Moody has likened the church's struggle with homosexuality to its earlier struggle with slavery and with women clergy.

When the Episcopal Church approved Robinson, Turley almost immediately joined the Anglican Communion Network, which he defined as a "growing group of dioceses, clergy and lay people who are trying to maintain a genuine Anglican ethos in North America."

The network is seeking closer ties to the worldwide Anglican communion, a 77 million-member fellowship of which the Episcopal Church is the American branch.

The Church of the Holy Spirit Episcopal joined the network about a year before its decision to disaffiliate with the Episcopal Church.

The Episcopal Church has 2.1 million on the rolls, but on an average Sunday, 790,000 are in church, Turley said.

Jenny Noyes, communications coordinator for the network, said it has more than 900 parishes and 2,200 clergy members, representing approximately 200,000 church members.

For Turley, the heart of the issue in the Episcopal Church is "epistemological . . . How do you know what you know?"

The Episcopal Church for centuries has held a three-part answer to that question, according to Turley.

First, everything has to be rooted in the authority of Scripture; second, there had to be broader consensus, and not just in the Anglican world, that what the church is doing has some authority over a long time, so that the apostolic tradition is passed along in the teaching from one generation to the next; and third, it must conform to human reason.

"The current epistemology of the Episcopal Church fails at the first level," he said. "We're dealing with issues that counter biblical teaching."

Instead, he said, the church is relying on human reason, or on the idea that "the Spirit told me."

"That leads to ecclesiastical mayhem," he said. "People can vote in new theologies."

The intent of the worldwide Anglican Communion has been to work with the Episcopal Church, to give it a chance to repent and to return to its original Anglican ethos, he said.

"And we applaud that.
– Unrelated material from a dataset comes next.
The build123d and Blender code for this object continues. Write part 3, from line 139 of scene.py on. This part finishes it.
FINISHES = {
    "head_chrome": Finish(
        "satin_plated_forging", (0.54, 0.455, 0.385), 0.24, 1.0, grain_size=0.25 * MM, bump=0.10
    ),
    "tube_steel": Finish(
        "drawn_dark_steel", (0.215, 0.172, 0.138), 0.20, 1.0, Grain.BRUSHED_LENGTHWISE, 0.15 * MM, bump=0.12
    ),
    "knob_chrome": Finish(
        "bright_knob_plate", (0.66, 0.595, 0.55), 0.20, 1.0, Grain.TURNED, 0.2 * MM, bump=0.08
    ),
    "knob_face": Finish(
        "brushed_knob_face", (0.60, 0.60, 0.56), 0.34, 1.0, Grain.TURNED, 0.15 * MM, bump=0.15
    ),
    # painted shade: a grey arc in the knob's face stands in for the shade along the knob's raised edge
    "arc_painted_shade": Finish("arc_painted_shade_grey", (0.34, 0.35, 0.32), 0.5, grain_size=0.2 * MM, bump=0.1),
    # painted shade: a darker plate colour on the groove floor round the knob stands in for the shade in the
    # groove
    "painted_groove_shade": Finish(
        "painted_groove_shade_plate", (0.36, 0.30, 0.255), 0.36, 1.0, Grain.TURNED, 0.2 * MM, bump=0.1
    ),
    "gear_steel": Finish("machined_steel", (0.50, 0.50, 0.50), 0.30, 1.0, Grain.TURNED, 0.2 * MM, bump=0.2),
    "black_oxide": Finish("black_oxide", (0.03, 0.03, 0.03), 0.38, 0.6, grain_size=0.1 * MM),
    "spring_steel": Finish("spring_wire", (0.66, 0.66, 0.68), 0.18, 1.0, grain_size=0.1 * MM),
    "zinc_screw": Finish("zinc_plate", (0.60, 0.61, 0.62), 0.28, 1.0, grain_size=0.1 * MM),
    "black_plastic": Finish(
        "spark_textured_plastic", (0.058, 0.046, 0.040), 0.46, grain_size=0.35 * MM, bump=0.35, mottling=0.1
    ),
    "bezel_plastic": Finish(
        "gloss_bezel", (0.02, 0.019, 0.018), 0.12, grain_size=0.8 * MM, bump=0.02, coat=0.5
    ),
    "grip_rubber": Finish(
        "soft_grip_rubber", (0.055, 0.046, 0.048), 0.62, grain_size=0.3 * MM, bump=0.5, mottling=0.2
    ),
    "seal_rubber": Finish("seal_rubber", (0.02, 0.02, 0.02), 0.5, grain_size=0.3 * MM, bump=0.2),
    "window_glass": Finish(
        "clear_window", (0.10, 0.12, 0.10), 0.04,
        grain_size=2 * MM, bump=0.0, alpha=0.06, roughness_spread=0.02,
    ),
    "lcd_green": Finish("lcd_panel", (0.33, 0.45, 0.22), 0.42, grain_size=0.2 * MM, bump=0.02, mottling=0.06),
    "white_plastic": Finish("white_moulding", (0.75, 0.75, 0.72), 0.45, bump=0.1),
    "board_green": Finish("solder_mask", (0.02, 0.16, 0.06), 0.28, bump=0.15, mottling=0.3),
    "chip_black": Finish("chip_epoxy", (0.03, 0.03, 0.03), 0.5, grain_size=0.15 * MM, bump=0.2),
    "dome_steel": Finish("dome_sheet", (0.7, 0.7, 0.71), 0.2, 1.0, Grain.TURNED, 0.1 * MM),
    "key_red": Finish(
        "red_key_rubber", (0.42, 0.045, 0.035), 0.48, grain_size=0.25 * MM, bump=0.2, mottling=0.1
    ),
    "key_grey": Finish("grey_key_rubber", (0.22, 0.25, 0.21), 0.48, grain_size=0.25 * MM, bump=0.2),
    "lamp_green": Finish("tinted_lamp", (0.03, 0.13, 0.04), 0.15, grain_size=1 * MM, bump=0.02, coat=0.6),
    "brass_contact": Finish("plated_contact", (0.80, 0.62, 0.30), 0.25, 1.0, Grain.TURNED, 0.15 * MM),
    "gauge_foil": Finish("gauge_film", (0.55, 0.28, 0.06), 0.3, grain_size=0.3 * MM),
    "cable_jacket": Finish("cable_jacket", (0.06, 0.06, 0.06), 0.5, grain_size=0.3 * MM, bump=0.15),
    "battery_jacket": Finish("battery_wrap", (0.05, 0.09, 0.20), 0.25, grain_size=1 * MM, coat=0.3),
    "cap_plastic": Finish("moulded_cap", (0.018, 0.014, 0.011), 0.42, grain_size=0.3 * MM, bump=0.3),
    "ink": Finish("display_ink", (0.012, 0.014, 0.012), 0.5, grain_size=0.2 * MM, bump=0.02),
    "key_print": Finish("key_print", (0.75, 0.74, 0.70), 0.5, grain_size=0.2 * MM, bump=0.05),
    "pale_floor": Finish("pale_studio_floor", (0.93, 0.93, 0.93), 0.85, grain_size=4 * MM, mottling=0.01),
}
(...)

We think the Episcopal Church should be given every opportunity to clean its house, to return to its original teachings.

"In the interim, the network is seeking official recognition within the Anglican Communion as a province so that we have our own direct relationship with the Anglican Communion, instead of going through the Episcopal Church."

Traditionally, provinces are geographic entities, so if the Anglican network is recognized as a province, it would not fit into traditional patterns.
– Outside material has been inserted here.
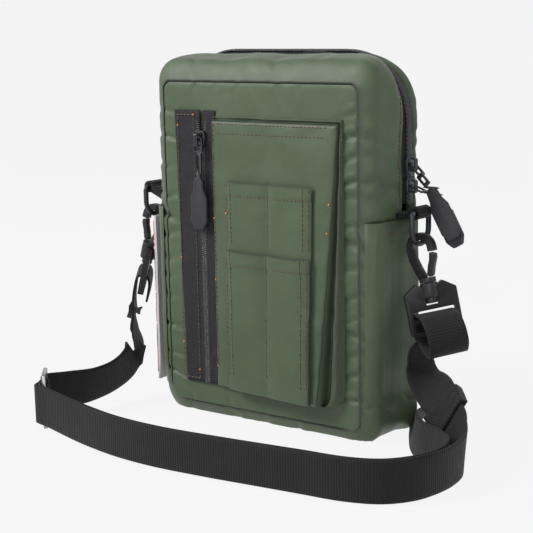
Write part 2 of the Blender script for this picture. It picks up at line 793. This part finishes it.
def build_main_zip(tape, teeth):
    def line(y, inset):
        return [Vector((x, y, z)) for x, z in arch_line(y, inset, HEM_Z + 8)]

    shape = bmesh.new()
    path = line(ZIP_Y, -0.6)

    def outward(point):
        side = point.x / abs(point.x) if point.x else 1
        height = min(point.z, PANEL_TOP + TOP_SWELL - ZIP_CORNER)
        centre = Vector((side * max(0, abs(point.x) - FLAT_HALF), ZIP_Y, height))
        way = Vector((point.x, ZIP_Y, point.z)) - centre
        flat = abs(point.x) < FLAT_HALF
        return Vector((0, 0, 1)) if flat else way.normalized()

    coil(shape, path, outward, CHAIN_BACK - CHAIN_FRONT)
    stand_in(add_mesh("main_coil_teeth", shape, teeth), "main_zip_chain")
    for side, near, far in (("front", CHAIN_FRONT - 4.5, ZIP_Y), ("rear", ZIP_Y, CHAIN_BACK + 4.5)):
        insets = [(y, 0.1 + 0.36 * max(0.0, abs(y - ZIP_Y) - 1.5)) for y in spread(near, far, 6)]
        rows = [[tuple(p) for p in line(y, inset)] for y, inset in insets]
        add_sheet("main_tape_" + side, "main_zip_tape_" + side, rows, tape)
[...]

Turley said the network has been unfairly labeled as schismatic.

"It is the Episcopal Church which is being schismatic, clearly," he said, by rejecting its Anglican roots. "We're not. We're trying to get back into our community, and stay there.

"We're not trying to form a sect here. I'm a student of church history, and trust me, we don't need another sect."

Evidence suggests there is a good chance that the Episcopal Church will be asked to leave the Anglican Communion, Turley said.

They already have a diminished role, he said.

Almost half the Anglican provinces have declared broken or deeply impaired relations with the Episcopal Church.

The Episcopal Church no longer is allowed to participate in the Anglican Consultative Counsel, a worldwide policy-making body, he said.

The Rev. Canon Charles Woltz, with the Episcopal Diocese of Oklahoma, said a new church, Christ Church Episcopal, is in the old facility of Church of the Holy Spirit at 10901 S. Yale Ave.

The church recently has been upgraded to a mission congregation of the diocese, led by Vicar Rick Brewer, and is doing well, Woltz said.